Abstract

An experimental assessment of the influence of carbon dioxide and nitrogen dilution on sooting characteristics of laminar ethylene diffusion flames at pressures up to 20atm is presented. Two dilution rates, defined as the ratio of mass flow of the fuel to that of the diluent gas, of 1:2 and 1:3 were used at all pressures with a fixed ethylene mass flow rate. A wider range of nitrogen dilution, from 1:1 to 1:4, was investigated at 10atm. In the pressure range of interest and with the mass flow rates of fuel and diluents, resulting flames were stable and nonsmoking. Spectrally-resolved line-of-sight soot radiation measurements were obtained to infer the radial soot and temperature distributions within the flame envelope through an Abel inversion process.
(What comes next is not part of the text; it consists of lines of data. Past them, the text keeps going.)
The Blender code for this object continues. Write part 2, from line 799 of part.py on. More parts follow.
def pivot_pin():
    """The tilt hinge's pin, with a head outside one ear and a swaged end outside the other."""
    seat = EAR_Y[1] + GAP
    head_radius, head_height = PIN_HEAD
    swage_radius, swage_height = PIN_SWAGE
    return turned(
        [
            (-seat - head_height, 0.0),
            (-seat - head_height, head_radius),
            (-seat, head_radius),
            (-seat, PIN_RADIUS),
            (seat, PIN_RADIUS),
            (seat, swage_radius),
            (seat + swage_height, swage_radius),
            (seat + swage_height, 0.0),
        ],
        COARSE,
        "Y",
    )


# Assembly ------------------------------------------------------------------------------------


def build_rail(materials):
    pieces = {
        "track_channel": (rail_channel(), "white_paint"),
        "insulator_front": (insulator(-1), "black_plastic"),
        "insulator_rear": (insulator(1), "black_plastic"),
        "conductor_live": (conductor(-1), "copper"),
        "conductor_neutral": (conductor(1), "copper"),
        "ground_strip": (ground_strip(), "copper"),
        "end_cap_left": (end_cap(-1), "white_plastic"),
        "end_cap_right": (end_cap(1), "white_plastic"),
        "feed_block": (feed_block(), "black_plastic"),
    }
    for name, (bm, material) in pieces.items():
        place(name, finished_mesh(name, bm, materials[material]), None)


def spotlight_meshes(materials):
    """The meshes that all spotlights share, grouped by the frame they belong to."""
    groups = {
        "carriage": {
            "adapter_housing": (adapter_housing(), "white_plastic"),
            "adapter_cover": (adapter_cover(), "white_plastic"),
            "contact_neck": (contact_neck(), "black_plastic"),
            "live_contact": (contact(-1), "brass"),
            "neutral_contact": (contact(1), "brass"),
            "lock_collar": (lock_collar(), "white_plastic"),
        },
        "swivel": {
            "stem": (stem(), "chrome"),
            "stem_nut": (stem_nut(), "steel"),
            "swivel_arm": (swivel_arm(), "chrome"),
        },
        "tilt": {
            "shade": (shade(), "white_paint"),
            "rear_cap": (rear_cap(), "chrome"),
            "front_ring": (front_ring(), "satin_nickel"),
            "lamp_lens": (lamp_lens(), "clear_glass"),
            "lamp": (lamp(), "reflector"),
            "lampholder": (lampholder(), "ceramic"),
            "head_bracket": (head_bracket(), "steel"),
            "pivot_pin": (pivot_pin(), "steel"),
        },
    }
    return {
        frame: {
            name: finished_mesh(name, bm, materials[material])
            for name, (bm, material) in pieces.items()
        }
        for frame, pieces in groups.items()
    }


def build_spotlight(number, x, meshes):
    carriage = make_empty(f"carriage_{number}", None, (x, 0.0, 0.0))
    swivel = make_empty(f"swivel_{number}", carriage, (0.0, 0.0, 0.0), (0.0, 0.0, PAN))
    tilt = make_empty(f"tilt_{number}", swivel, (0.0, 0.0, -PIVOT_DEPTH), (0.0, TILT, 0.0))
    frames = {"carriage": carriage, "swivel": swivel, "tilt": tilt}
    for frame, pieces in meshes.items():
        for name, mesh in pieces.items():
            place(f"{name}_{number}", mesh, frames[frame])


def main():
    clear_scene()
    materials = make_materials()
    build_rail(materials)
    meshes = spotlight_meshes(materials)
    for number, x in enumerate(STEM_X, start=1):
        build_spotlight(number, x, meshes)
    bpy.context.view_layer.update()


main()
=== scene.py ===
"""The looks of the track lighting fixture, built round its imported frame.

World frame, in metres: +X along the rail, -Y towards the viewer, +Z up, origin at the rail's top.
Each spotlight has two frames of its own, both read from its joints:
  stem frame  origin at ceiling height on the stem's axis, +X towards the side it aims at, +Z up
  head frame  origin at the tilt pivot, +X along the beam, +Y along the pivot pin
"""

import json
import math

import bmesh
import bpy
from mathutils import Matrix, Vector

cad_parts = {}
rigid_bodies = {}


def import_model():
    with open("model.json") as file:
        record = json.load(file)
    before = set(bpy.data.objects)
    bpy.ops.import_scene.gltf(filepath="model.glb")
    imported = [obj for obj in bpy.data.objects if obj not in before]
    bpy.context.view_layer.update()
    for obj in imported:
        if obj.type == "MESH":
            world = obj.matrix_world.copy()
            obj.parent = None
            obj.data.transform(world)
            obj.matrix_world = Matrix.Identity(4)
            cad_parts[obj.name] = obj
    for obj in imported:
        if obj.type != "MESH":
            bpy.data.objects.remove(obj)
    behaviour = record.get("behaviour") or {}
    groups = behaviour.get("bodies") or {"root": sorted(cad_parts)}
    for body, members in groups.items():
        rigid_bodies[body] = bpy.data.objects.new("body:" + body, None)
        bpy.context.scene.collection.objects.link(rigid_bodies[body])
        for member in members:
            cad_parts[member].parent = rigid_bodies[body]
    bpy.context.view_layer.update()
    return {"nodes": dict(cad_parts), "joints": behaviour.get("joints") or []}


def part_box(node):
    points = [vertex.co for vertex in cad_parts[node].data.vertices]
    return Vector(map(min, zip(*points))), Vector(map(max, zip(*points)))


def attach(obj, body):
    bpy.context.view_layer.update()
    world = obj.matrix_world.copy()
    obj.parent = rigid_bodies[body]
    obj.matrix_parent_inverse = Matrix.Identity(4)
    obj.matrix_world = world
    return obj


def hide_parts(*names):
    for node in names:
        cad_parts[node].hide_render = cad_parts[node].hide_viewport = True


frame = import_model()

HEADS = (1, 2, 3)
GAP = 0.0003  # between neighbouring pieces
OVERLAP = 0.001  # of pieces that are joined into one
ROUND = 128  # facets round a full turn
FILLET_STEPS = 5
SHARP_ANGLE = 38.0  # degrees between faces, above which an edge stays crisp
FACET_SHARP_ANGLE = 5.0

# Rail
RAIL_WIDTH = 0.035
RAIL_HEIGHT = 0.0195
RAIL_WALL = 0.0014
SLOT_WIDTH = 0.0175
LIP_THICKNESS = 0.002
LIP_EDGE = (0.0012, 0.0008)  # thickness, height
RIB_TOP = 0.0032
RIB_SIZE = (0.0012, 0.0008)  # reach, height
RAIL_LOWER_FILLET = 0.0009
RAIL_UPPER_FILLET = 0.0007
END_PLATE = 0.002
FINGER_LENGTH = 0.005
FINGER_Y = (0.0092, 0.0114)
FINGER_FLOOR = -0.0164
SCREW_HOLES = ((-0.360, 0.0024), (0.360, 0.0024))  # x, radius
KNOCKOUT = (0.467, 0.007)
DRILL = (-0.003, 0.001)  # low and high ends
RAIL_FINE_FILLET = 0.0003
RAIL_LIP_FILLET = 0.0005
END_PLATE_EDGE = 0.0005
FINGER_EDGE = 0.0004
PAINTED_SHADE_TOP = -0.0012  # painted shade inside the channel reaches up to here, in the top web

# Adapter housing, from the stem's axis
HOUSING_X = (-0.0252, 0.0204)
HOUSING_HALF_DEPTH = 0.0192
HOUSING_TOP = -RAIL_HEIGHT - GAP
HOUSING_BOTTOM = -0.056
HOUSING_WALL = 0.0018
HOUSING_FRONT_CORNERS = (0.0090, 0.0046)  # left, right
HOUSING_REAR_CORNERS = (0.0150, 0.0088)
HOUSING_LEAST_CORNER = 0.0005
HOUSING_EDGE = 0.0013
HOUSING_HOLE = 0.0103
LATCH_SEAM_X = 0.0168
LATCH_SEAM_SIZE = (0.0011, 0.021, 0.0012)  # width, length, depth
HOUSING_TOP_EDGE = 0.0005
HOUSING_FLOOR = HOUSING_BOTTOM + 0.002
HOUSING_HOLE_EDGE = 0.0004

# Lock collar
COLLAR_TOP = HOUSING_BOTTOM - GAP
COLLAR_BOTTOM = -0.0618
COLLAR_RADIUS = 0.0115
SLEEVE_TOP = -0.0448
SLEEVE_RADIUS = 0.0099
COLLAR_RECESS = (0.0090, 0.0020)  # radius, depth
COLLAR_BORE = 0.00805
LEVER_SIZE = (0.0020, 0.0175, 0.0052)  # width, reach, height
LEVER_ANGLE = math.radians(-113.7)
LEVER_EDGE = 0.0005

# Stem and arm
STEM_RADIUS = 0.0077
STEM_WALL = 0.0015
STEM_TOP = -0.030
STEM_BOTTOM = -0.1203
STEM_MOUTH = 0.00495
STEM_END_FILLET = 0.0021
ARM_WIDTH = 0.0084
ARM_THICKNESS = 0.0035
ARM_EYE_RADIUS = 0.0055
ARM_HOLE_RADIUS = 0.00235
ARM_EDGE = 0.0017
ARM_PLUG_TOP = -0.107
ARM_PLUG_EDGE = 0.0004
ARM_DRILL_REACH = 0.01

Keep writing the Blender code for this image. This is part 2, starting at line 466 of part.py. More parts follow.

The sooting propensity, in terms of maximum soot yield, was found to be significantly lower with carbon-dioxide dilution in the pressure range of 1–15atm but approached to comparable values to those with nitrogen-dilution at 20atm. The implication of this finding is that the chemical suppression effect of carbon dioxide dilution, which was proven at atmospheric pressure previously, exists also at elevated pressures up to 15atm and becomes relatively small at higher pressures. Variation of the maximum soot yields with pressure indicated that carbon dioxide-diluted flames show a relatively stronger dependence to pressure as compared to nitrogen-diluted flames. Temperatures decreased with increasing pressure as expected due to increasing radiative heat loss, and the peak temperatures were observed near the flame tips as a result of the heat release from soot oxidation.